Complementary financing models are emerging to cover this wider universe, drawing on the same authenticated invoice data that TReDS pioneered. Tools are already in use that can scan an e-invoice QR code and generate an instant compliance score, verifying the invoice reference number, checking the GST filing health of both buyer and seller, and flagging the invoice as a financing candidate, without requiring the buyer to be on any regulated platform.
This matters because even a smaller buyer leaves a verifiable digital footprint they file GST returns consistently or through e-invoices. The creditworthiness signal exists in the data. What is needed is infrastructure to read it and act on it.
TReDS demonstrated that invoice-based, authenticated financing works at scale in India. The ecosystem is now expanding to cover the transactions that happen outside the TReDS-eligible buyer universe. These are not competing models. They are complementary ones, built on the same logic and the same data foundations that TReDS validated.
The Road Ahead
The RBI's draft directions arrive when the platform has real momentum.
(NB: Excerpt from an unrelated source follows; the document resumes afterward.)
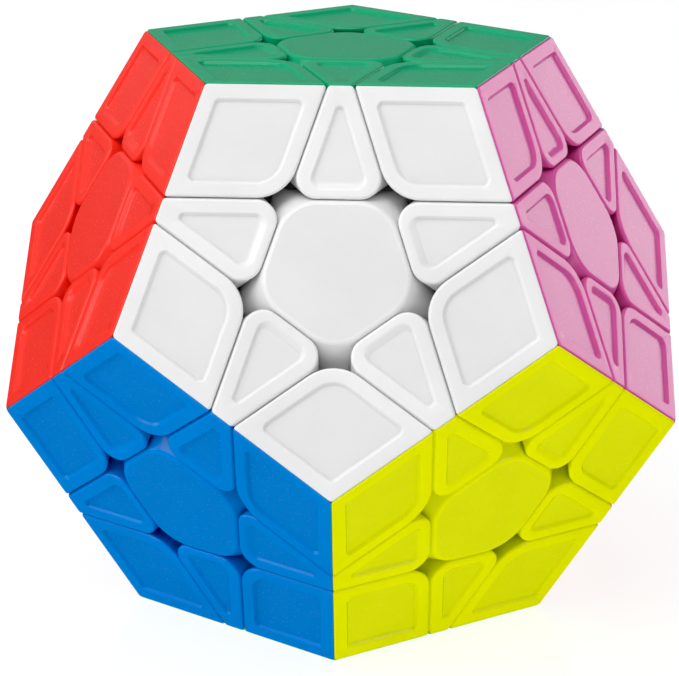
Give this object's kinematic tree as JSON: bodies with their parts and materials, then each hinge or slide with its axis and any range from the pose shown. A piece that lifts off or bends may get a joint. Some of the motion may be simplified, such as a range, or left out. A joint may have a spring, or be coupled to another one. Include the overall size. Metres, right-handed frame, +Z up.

Monthly volumes are growing, buyer registrations are accelerating, and the policy environment, including the Union Budget's continued emphasis on MSME credit access, is supportive.
The measures proposed, simpler onboarding, credit guarantee cover for financiers, and streamlined capital requirements for platforms, each address a specific point in the system. Together they create conditions for the registered base to grow and for active usage to deepen.
The larger opportunity is to treat this draft as part of a broader momentum toward MSME digital readiness. Onboarding ease matters. But it matters most when the MSME on the other side is prepared: generating e-invoices, filing GST returns consistently, and building the data trail that any financing platform needs to serve them well.
TReDS is strong, proven infrastructure. The question is how many more MSMEs it can reach as both the platform and the MSME ecosystem continue to mature together.